- _Raw data_:
────────────────────
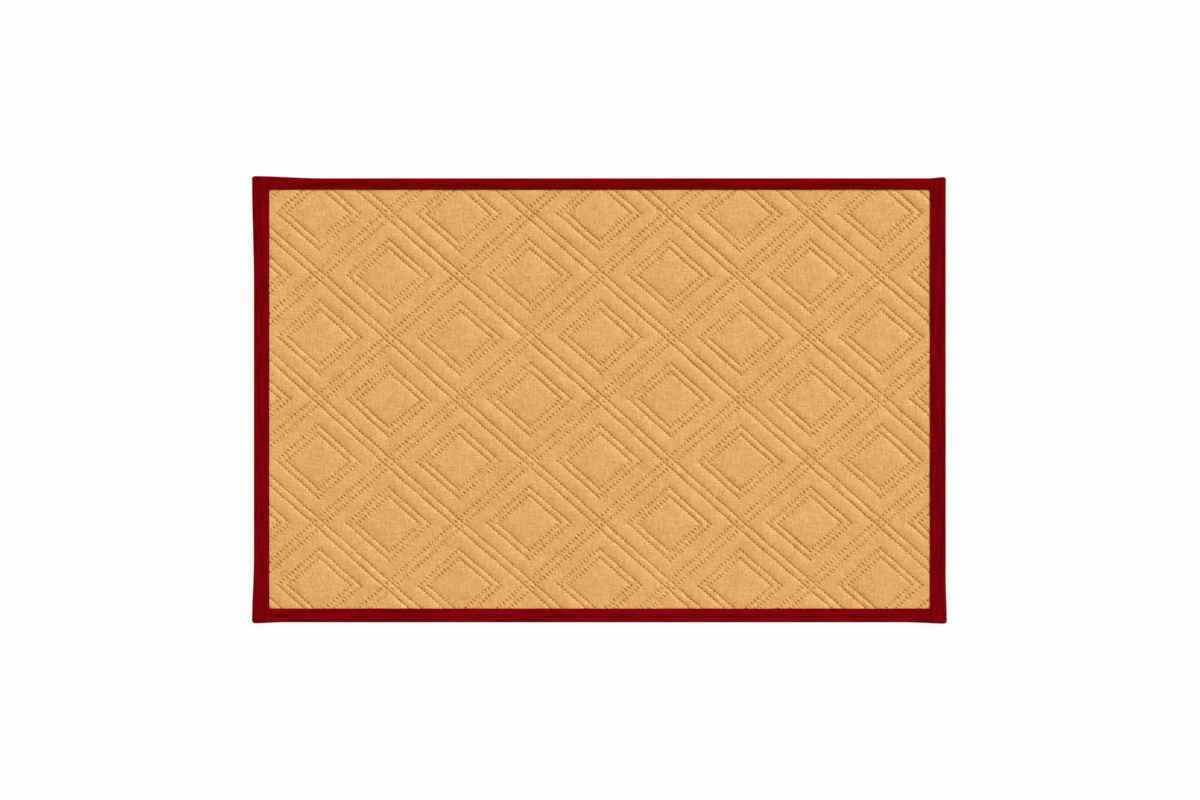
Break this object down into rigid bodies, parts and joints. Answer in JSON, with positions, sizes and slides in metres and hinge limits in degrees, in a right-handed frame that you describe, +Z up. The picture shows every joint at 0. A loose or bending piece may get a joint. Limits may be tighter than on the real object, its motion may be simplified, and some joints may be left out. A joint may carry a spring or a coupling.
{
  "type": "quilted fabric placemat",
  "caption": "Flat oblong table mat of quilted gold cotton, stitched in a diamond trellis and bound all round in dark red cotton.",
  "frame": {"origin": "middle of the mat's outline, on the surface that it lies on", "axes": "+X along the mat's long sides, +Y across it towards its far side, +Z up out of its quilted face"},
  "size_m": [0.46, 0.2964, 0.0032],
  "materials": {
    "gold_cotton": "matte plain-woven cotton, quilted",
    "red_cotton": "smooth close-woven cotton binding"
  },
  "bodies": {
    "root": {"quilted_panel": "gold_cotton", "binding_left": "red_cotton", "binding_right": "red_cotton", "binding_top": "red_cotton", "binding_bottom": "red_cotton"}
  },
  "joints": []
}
────────────────────
- _Exercise goal_: Write the material out again in its entirety, exactly as shown.

- _Reply to the task_:
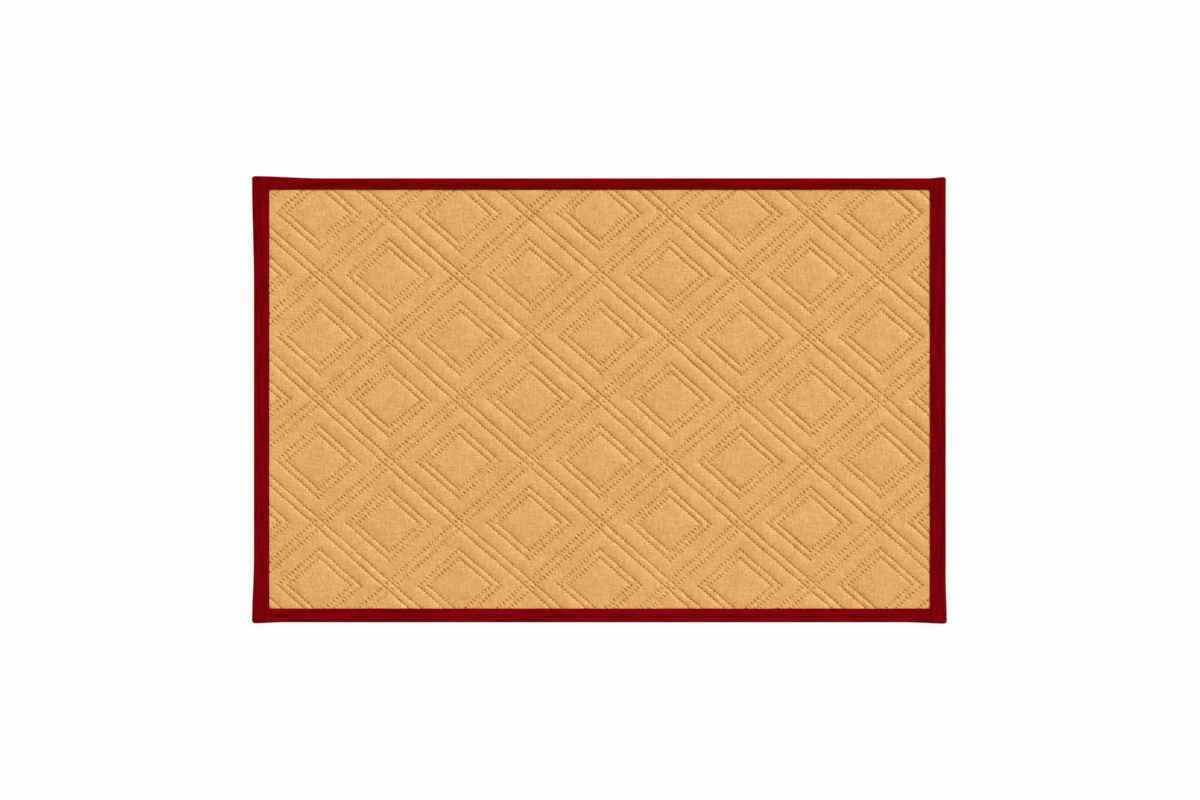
Break this object down into rigid bodies, parts and joints. Answer in JSON, with positions, sizes and slides in metres and hinge limits in degrees, in a right-handed frame that you describe, +Z up. The picture shows every joint at 0. A loose or bending piece may get a joint. Limits may be tighter than on the real object, its motion may be simplified, and some joints may be left out. A joint may carry a spring or a coupling.
{
  "type": "quilted fabric placemat",
  "caption": "Flat oblong table mat of quilted gold cotton, stitched in a diamond trellis and bound all round in dark red cotton.",
  "frame": {"origin": "middle of the mat's outline, on the surface that it lies on", "axes": "+X along the mat's long sides, +Y across it towards its far side, +Z up out of its quilted face"},
  "size_m": [0.46, 0.2964, 0.0032],
  "materials": {
    "gold_cotton": "matte plain-woven cotton, quilted",
    "red_cotton": "smooth close-woven cotton binding"
  },
  "bodies": {
    "root": {"quilted_panel": "gold_cotton", "binding_left": "red_cotton", "binding_right": "red_cotton", "binding_top": "red_cotton", "binding_bottom": "red_cotton"}
  },
  "joints": []
}